The Running Dream was actually assigned as a summer reading book before my freshman year had begun, and I had to write about it the very first week of school. While that part wasn’t so much fun, I still remember the message of this book very well: Do not, under any circumstance, lose sight of the goals you set. The protagonist, Jessica, is an incredible track runner and has every intention of taking her talents as far as she could go. Her dreams were dashed when she loses her leg in a freak accident. While she had many struggles, both mentally and physically, she still managed to get back out on the track. Wendelin Van Draanen, the author, painted a beautiful picture of what raw determination looks like, and it has still stuck with me.

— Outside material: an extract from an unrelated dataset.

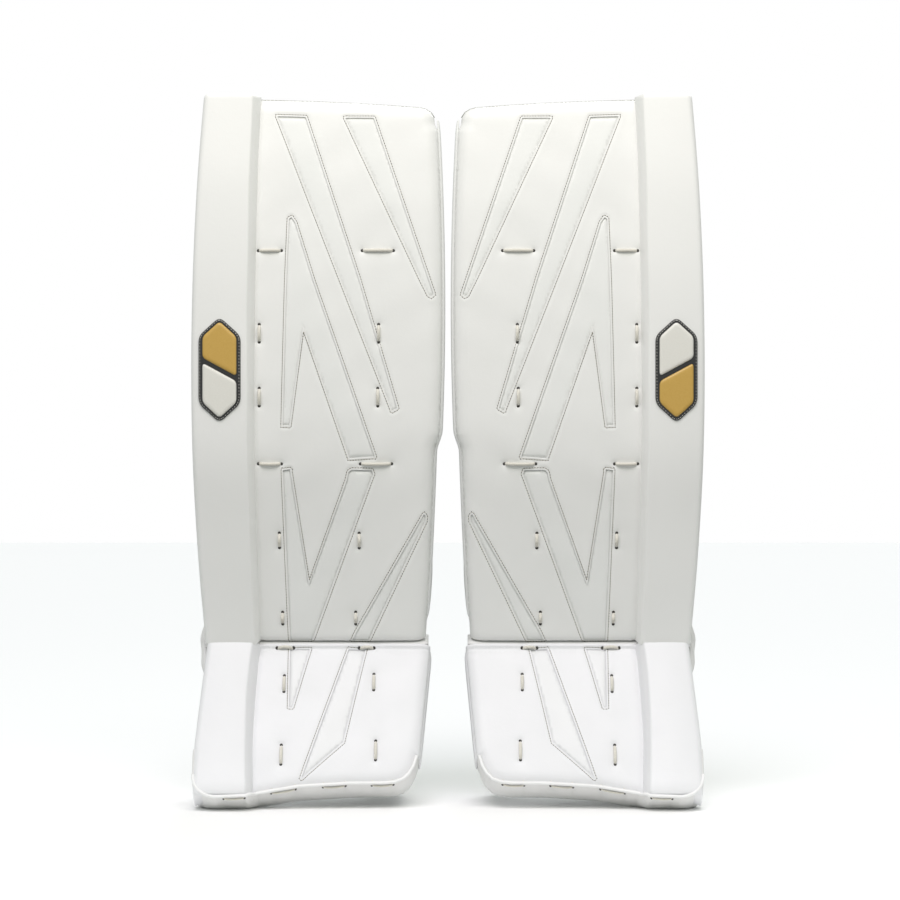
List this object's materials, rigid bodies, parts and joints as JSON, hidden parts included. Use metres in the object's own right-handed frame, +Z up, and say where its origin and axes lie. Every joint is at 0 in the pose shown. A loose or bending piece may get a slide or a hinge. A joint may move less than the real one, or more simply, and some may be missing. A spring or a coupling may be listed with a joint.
{
  "type": "goalie leg pads",
  "caption": "Pair of ice hockey goalie leg pads: curved foam boards in white leather with a proud outer roll, boot breaks, blocks, hinged wings and straps.",
  "frame": {"origin": "on the floor, midway between the two pads and in the middle of their depth", "axes": "+Z up, -Y forwards from the wearer's shins, +X towards the wearer's left"},
  "size_m": [0.5608, 0.2654, 0.78],
  "materials": {
    "white_leather": "satin",
    "inlay_leather": "satin",
    "back_leather": "satin",
    "flap_leather": "satin",
    "wing_leather": "satin",
    "foam": "matte",
    "stiff_board": "satin",
    "lining": "matte",
    "slick_edge": "smooth",
    "loop_tape": "matte",
    "webbing": "matte",
    "lace_cord": "matte",
    "toe_rubber": "satin",
    "piping": "satin",
    "badge_base": "gloss",
    "badge_field": "gloss"
  },
  "bodies": {
    "right_shin": {"right_shin_core": "foam", "right_stiffener": "stiff_board", "right_face_skin": "white_leather", "right_back_skin": "back_leather", "right_roll_foam": "foam", "right_roll_cover": "white_leather", "right_face_panels": "inlay_leather", "right_badge_plate": "badge_base", "right_badge_fields": "badge_field", "right_face_laces": "lace_cord", "right_knee_block": "white_leather", "right_knee_cradle": "lining", "right_calf_block": "white_leather", "right_shin_pad": "lining", "right_sliding_edge": "slick_edge", "right_loop_tapes": "loop_tape"},
    "right_boot": {"right_boot_core": "foam", "right_boot_skin": "white_leather", "right_boot_roll": "white_leather", "right_toe_band": "toe_rubber", "right_toe_piping": "piping", "right_boot_laces": "lace_cord", "right_boot_panels": "inlay_leather", "right_boot_flaps": "flap_leather", "right_toe_bridge": "webbing"},
    "right_calf_wing": {"right_calf_wing": "wing_leather"},
    "right_calf_strap": {"right_calf_strap": "webbing"},
    "right_knee_wing": {"right_knee_wing": "wing_leather"},
    "right_knee_strap": {"right_knee_strap": "webbing"},
    "right_boot_strap": {"right_boot_strap": "webbing"},
    "left_shin": {"left_shin_core": "foam", "left_stiffener": "stiff_board", "left_face_skin": "white_leather", "left_back_skin": "back_leather", "left_roll_foam": "foam", "left_roll_cover": "white_leather", "left_face_panels": "inlay_leather", "left_badge_plate": "badge_base", "left_badge_fields": "badge_field", "left_face_laces": "lace_cord", "left_knee_block": "white_leather", "left_knee_cradle": "lining", "left_calf_block": "white_leather", "left_shin_pad": "lining", "left_sliding_edge": "slick_edge", "left_loop_tapes": "loop_tape"},
    "left_boot": {"left_boot_core": "foam", "left_boot_skin": "white_leather", "left_boot_roll": "white_leather", "left_toe_band": "toe_rubber", "left_toe_piping": "piping", "left_boot_laces": "lace_cord", "left_boot_panels": "inlay_leather", "left_boot_flaps": "flap_leather", "left_toe_bridge": "webbing"},
    "left_calf_wing": {"left_calf_wing": "wing_leather"},
    "left_calf_strap": {"left_calf_strap": "webbing"},
    "left_knee_wing": {"left_knee_wing": "wing_leather"},
    "left_knee_strap": {"left_knee_strap": "webbing"},
    "left_boot_strap": {"left_boot_strap": "webbing"}
  },
  "joints": [
    {"name": "right_boot_flex", "type": "hinge", "parent": "right_shin", "child": "right_boot", "pos_m": [-0.15, -0.02159, 0.175], "axis": [1, 0, 0], "range_deg": [-6, 14], "stiffness_Nm_per_rad": 40},
    {"name": "right_calf_wing_open", "type": "hinge", "parent": "right_shin", "child": "right_calf_wing", "pos_m": [-0.269, -0.00494, 0.30006], "axis": [0, -0.1898, 0.9818], "range_deg": [0, 90], "stiffness_Nm_per_rad": 0.6},
    {"name": "right_calf_strap_open", "type": "hinge", "parent": "right_calf_wing", "child": "right_calf_strap", "pos_m": [-0.18, 0.11553, 0.32335], "axis": [0, -0.1898, 0.9818], "range_deg": [0, 120]},
    {"name": "right_knee_wing_open", "type": "hinge", "parent": "right_shin", "child": "right_knee_wing", "pos_m": [-0.269, -0.02668, 0.53099], "axis": [0, 0.0158, 0.9999], "range_deg": [0, 90], "stiffness_Nm_per_rad": 0.6},
    {"name": "right_knee_strap_open", "type": "hinge", "parent": "right_knee_wing", "child": "right_knee_strap", "pos_m": [-0.192, 0.08001, 0.52931], "axis": [0, 0.0158, 0.9999], "range_deg": [0, 120]},
    {"name": "right_boot_strap_open", "type": "hinge", "parent": "right_boot", "child": "right_boot_strap", "pos_m": [-0.192, 0.055, 0.084], "axis": [0, 0, 1], "range_deg": [0, 120]},
    {"name": "left_boot_flex", "type": "hinge", "parent": "left_shin", "child": "left_boot", "pos_m": [0.15, -0.02159, 0.175], "axis": [1, 0, 0], "range_deg": [-6, 14], "stiffness_Nm_per_rad": 40},
    {"name": "left_calf_wing_open", "type": "hinge", "parent": "left_shin", "child": "left_calf_wing", "pos_m": [0.269, -0.00494, 0.30006], "axis": [0, 0.1898, -0.9818], "range_deg": [0, 90], "stiffness_Nm_per_rad": 0.6},
    {"name": "left_calf_strap_open", "type": "hinge", "parent": "left_calf_wing", "child": "left_calf_strap", "pos_m": [0.18, 0.11553, 0.32335], "axis": [0, 0.1898, -0.9818], "range_deg": [0, 120]},
    {"name": "left_knee_wing_open", "type": "hinge", "parent": "left_shin", "child": "left_knee_wing", "pos_m": [0.269, -0.02668, 0.53099], "axis": [0, -0.0158, -0.9999], "range_deg": [0, 90], "stiffness_Nm_per_rad": 0.6},
    {"name": "left_knee_strap_open", "type": "hinge", "parent": "left_knee_wing", "child": "left_knee_strap", "pos_m": [0.192, 0.08001, 0.52931], "axis": [0, -0.0158, -0.9999], "range_deg": [0, 120]},
    {"name": "left_boot_strap_open", "type": "hinge", "parent": "left_boot", "child": "left_boot_strap", "pos_m": [0.192, 0.055, 0.084], "axis": [0, 0, -1], "range_deg": [0, 120]},
    {"name": "left_pad_apart", "type": "slide", "parent": "right_shin", "child": "left_shin", "axis": [1, 0, 0], "range_m": [0, 0.25]}
  ]
}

My sophomore year, we read Night by Elie Wiesel. This was a book that really stuck with me for one really big reason. It is a beautifully written novel about some of the darkest times in world history. Wiesel recounts how he experienced the Holocaust, and I feel that this is important due to our society’s short memory. Tragic events happen all the time, and when there are pieces of work like his, it helps us to remember where we never want to be again. Remembering dark times like these also helps to realize that no matter how bad everything seems to be, we will get through it. Whether it be on a micro-level or macro-level, knowing that there is light at the end of the tunnel and fostering hope can always be achieved, and this novel helps us to see that.

The Great Gatsby

The most memorable from my junior year by far was The Great Gatsby, due to the timeless lesson I was taught. This book focused a lot of its attention about how people like to put on the appearance of a happy and successful life when, in reality, they’re bitter inside. The reason this stuck out to me so much is because that is seen rampant today. Many people will brag about their life and how happy they are on social media, when they really are stressed or even depressed. It really helped me to put in perspective how little we really know about the people we follow,because they only put up the memories and moments in which they are happy, even if they truly aren’t. The reality of it all is that we should treat everyone with love and kindness, in the more than off chance that they needed to hear a positive comment that day.

Whether you’re a freshman, sophomore, junior or even senior, pay attention in the books you spend weeks reading with your classmates. There is a lesson in every piece of literature placed in front of you, so don’t brush it off as “just another assignment.” The teachers know what they’re talking about when they assign the books they give you, and the messages that we can learn are invaluable.